- Set problem:
Extract the lines between the ones holding "save(bodies.part, body_name)" and "obj.parent = empty", inclusive, exactly as written and nothing more.

- Data extract:
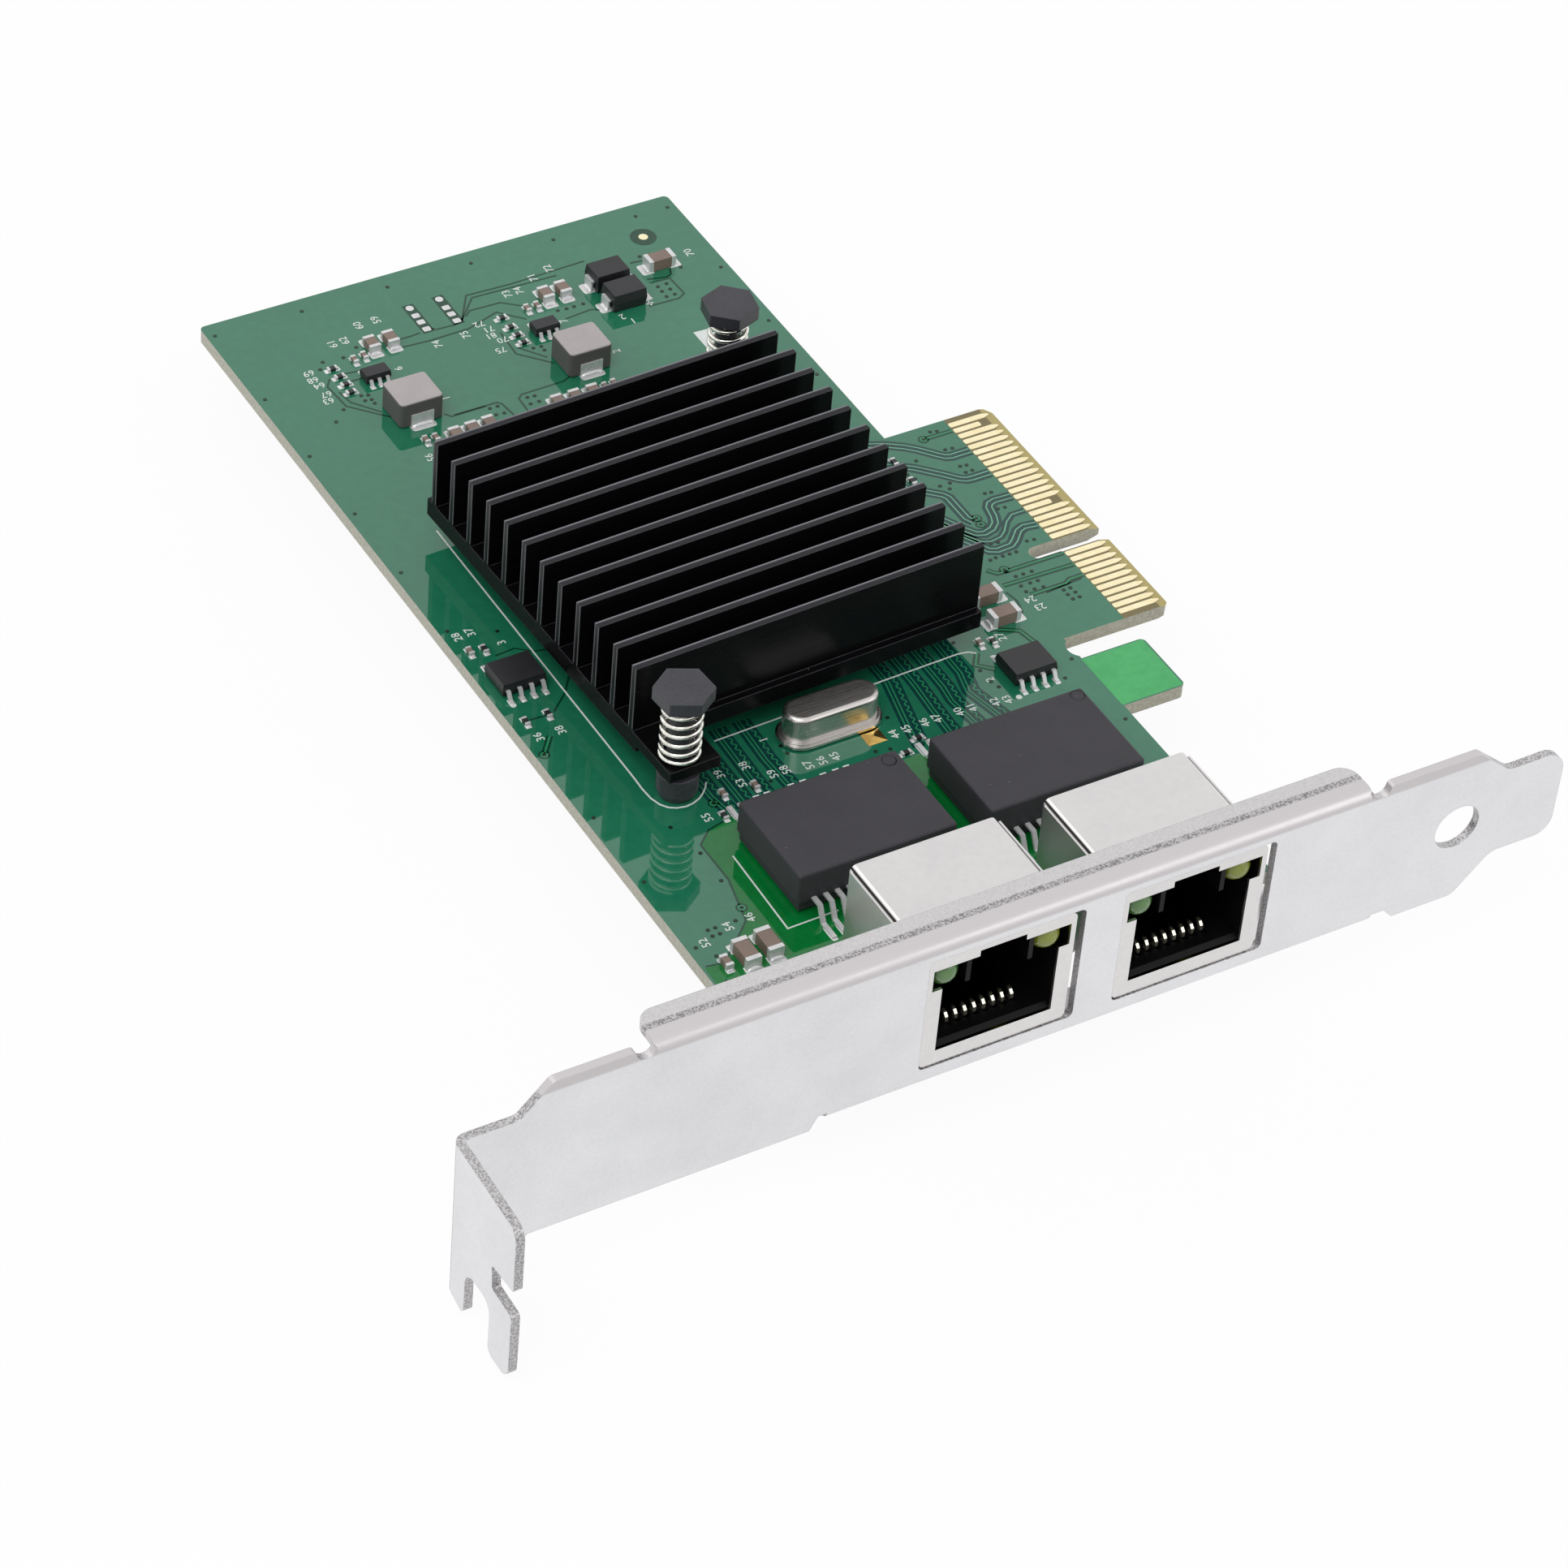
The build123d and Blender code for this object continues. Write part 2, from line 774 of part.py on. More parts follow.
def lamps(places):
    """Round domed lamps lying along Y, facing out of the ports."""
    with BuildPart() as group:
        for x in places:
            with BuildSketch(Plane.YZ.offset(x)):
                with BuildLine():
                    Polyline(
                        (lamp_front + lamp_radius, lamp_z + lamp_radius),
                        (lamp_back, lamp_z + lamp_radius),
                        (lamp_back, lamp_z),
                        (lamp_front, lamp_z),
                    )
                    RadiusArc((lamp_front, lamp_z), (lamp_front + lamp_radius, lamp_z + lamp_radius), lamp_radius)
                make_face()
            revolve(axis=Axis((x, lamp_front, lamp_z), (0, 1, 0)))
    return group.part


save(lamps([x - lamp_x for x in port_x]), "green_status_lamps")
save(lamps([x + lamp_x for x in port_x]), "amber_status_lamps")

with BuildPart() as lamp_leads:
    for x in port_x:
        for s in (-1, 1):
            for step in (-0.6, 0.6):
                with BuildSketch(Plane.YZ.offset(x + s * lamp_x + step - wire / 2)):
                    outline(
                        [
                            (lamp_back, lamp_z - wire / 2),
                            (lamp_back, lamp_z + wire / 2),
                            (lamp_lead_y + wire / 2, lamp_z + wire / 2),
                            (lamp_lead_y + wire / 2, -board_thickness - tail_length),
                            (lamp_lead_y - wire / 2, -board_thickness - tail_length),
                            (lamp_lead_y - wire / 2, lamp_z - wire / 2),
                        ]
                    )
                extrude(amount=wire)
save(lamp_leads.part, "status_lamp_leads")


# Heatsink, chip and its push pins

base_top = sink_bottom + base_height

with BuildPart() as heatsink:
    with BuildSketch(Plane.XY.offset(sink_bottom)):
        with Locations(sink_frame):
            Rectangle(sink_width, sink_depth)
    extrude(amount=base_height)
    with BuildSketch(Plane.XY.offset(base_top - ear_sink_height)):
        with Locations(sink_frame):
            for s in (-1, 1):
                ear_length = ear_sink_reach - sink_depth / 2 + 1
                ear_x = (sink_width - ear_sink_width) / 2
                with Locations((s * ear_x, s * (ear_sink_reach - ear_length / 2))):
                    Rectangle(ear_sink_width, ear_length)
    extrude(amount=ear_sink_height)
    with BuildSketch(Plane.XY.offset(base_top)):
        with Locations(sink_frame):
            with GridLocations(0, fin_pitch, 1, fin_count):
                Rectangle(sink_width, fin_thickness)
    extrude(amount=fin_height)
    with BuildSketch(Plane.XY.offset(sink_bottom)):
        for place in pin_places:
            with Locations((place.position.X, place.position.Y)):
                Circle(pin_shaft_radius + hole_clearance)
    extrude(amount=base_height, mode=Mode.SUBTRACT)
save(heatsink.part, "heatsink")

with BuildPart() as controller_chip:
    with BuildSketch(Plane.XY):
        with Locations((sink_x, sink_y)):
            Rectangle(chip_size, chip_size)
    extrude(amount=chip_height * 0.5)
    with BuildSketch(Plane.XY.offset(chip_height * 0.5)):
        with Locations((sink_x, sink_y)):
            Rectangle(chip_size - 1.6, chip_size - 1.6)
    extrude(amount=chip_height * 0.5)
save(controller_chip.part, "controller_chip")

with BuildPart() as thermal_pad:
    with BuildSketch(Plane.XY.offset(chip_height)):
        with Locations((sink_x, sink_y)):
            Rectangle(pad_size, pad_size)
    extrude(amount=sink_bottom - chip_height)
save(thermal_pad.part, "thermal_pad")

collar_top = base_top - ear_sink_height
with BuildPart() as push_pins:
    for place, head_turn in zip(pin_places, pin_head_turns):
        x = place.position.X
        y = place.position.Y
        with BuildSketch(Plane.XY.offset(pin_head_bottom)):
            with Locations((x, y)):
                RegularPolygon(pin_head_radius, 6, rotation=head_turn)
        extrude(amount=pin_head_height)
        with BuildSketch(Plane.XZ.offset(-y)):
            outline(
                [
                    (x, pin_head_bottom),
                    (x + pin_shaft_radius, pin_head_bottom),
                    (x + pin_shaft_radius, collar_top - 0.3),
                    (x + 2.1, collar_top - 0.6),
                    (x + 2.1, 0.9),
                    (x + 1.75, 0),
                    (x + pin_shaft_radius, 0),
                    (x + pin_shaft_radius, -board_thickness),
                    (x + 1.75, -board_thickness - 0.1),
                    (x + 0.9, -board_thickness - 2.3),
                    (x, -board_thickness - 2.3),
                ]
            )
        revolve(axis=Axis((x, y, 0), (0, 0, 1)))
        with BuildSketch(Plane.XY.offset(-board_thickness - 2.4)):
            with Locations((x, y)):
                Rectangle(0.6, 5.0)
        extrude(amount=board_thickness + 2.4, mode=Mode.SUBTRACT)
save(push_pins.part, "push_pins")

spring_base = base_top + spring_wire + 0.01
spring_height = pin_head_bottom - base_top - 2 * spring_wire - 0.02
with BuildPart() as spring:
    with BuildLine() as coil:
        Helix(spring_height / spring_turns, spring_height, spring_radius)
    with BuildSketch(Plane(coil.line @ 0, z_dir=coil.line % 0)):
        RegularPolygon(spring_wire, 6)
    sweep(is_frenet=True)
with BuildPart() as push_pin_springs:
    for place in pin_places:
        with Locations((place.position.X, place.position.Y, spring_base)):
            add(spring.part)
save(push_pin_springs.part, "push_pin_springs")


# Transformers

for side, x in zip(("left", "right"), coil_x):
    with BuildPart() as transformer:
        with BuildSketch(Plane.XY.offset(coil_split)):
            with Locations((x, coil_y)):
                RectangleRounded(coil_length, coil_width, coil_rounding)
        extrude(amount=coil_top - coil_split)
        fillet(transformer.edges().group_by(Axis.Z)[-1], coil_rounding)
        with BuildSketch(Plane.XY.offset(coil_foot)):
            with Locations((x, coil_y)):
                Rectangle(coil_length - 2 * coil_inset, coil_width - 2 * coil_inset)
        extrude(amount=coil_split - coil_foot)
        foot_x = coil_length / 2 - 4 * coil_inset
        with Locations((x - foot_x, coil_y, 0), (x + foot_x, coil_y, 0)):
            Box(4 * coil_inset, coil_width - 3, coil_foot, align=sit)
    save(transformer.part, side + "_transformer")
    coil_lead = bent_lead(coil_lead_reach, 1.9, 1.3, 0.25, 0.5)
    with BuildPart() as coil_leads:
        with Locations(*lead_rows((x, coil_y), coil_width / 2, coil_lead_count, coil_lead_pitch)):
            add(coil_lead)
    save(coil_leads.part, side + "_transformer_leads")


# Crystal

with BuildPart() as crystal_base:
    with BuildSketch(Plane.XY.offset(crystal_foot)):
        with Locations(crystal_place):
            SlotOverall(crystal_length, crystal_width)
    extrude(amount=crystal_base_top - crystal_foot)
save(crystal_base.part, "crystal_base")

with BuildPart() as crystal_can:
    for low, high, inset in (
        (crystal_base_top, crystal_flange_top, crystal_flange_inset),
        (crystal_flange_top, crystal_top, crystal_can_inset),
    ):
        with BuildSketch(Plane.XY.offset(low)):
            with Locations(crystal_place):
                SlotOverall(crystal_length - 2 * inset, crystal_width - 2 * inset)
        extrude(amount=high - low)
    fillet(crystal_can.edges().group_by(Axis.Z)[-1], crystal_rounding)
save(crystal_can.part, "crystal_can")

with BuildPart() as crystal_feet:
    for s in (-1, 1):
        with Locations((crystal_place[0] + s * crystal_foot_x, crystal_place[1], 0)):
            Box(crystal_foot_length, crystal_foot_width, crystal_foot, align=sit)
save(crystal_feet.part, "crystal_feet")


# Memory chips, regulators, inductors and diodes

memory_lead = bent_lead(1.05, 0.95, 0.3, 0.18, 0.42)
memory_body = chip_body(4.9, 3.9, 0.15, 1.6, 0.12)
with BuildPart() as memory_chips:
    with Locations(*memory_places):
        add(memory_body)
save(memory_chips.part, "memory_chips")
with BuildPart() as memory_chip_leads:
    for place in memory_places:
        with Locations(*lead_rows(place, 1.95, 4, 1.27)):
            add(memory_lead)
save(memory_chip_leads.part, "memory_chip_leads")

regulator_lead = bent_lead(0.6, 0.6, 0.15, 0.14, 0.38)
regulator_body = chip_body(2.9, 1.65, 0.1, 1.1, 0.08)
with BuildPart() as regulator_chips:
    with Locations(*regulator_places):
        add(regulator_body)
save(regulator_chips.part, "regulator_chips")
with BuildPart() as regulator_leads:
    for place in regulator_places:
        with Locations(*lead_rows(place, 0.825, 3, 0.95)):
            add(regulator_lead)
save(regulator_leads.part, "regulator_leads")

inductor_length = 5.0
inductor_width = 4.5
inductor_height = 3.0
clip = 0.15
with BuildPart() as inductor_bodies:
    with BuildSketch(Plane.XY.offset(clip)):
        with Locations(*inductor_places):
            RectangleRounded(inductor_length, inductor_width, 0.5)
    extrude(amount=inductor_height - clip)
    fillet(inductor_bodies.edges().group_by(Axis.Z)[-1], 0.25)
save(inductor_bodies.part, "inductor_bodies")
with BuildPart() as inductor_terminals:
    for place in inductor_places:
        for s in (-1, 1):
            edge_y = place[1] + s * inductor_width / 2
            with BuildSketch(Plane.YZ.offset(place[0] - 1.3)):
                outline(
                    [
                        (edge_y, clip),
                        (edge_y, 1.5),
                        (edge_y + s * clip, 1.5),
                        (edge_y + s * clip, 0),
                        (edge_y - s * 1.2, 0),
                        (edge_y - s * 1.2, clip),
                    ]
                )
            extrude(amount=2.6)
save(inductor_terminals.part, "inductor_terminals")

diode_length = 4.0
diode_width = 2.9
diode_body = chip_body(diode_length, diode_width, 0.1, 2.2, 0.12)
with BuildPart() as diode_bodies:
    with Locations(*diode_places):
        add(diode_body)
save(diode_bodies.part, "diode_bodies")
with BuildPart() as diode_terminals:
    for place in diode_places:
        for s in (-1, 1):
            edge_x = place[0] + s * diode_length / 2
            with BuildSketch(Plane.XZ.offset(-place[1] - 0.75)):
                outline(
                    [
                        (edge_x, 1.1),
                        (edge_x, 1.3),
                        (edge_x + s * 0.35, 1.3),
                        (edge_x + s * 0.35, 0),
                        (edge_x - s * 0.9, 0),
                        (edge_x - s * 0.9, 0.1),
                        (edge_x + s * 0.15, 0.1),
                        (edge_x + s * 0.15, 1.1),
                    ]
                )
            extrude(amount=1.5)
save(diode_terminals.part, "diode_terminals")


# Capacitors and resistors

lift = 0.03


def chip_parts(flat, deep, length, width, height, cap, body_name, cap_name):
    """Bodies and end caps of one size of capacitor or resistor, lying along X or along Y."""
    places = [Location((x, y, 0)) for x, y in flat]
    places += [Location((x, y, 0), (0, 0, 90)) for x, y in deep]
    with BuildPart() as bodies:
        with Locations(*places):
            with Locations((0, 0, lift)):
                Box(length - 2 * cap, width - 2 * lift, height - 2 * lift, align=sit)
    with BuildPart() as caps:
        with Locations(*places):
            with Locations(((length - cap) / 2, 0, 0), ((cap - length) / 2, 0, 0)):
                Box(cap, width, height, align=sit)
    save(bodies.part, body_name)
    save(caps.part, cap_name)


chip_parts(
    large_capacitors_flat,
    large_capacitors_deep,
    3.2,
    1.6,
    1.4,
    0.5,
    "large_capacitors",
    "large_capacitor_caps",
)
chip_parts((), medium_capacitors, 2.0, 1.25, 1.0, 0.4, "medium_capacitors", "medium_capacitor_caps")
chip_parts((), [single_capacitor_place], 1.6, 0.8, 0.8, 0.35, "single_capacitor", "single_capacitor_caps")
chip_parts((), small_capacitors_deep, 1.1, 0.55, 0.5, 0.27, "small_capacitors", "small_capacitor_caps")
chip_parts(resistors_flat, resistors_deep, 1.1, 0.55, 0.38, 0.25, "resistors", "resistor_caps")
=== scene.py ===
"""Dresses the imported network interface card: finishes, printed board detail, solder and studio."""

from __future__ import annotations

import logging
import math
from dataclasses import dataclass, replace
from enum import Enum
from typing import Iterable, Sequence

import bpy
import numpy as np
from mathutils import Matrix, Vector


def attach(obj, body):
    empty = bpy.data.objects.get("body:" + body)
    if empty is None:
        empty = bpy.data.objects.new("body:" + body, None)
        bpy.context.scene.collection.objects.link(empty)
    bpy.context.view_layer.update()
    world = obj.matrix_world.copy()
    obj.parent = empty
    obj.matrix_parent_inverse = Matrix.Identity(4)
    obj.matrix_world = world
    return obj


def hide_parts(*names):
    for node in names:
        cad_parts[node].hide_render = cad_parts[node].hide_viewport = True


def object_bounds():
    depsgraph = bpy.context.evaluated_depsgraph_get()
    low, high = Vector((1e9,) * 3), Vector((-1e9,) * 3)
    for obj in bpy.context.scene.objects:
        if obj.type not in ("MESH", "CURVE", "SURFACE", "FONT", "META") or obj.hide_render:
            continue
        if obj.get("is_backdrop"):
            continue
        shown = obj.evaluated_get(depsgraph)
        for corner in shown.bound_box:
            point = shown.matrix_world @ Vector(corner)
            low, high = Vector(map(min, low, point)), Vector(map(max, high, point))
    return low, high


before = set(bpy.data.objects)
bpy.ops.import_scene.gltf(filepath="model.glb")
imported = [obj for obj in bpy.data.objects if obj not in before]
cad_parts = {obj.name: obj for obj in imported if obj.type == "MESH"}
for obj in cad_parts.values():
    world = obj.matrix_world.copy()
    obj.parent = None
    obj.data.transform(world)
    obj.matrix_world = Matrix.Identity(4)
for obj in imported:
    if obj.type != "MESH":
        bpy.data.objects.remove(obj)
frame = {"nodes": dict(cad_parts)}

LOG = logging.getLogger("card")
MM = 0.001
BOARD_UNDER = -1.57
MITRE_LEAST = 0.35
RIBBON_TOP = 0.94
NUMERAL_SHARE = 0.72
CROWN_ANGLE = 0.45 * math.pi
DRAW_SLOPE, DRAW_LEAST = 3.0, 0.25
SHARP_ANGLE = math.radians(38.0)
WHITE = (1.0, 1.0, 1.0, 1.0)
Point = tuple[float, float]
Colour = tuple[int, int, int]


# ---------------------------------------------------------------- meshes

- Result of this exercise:
    save(bodies.part, body_name)
    save(caps.part, cap_name)


chip_parts(
    large_capacitors_flat,
    large_capacitors_deep,
    3.2,
    1.6,
    1.4,
    0.5,
    "large_capacitors",
    "large_capacitor_caps",
)
chip_parts((), medium_capacitors, 2.0, 1.25, 1.0, 0.4, "medium_capacitors", "medium_capacitor_caps")
chip_parts((), [single_capacitor_place], 1.6, 0.8, 0.8, 0.35, "single_capacitor", "single_capacitor_caps")
chip_parts((), small_capacitors_deep, 1.1, 0.55, 0.5, 0.27, "small_capacitors", "small_capacitor_caps")
chip_parts(resistors_flat, resistors_deep, 1.1, 0.55, 0.38, 0.25, "resistors", "resistor_caps")
=== scene.py ===
"""Dresses the imported network interface card: finishes, printed board detail, solder and studio."""

from __future__ import annotations

import logging
import math
from dataclasses import dataclass, replace
from enum import Enum
from typing import Iterable, Sequence

import bpy
import numpy as np
from mathutils import Matrix, Vector


def attach(obj, body):
    empty = bpy.data.objects.get("body:" + body)
    if empty is None:
        empty = bpy.data.objects.new("body:" + body, None)
        bpy.context.scene.collection.objects.link(empty)
    bpy.context.view_layer.update()
    world = obj.matrix_world.copy()
    obj.parent = empty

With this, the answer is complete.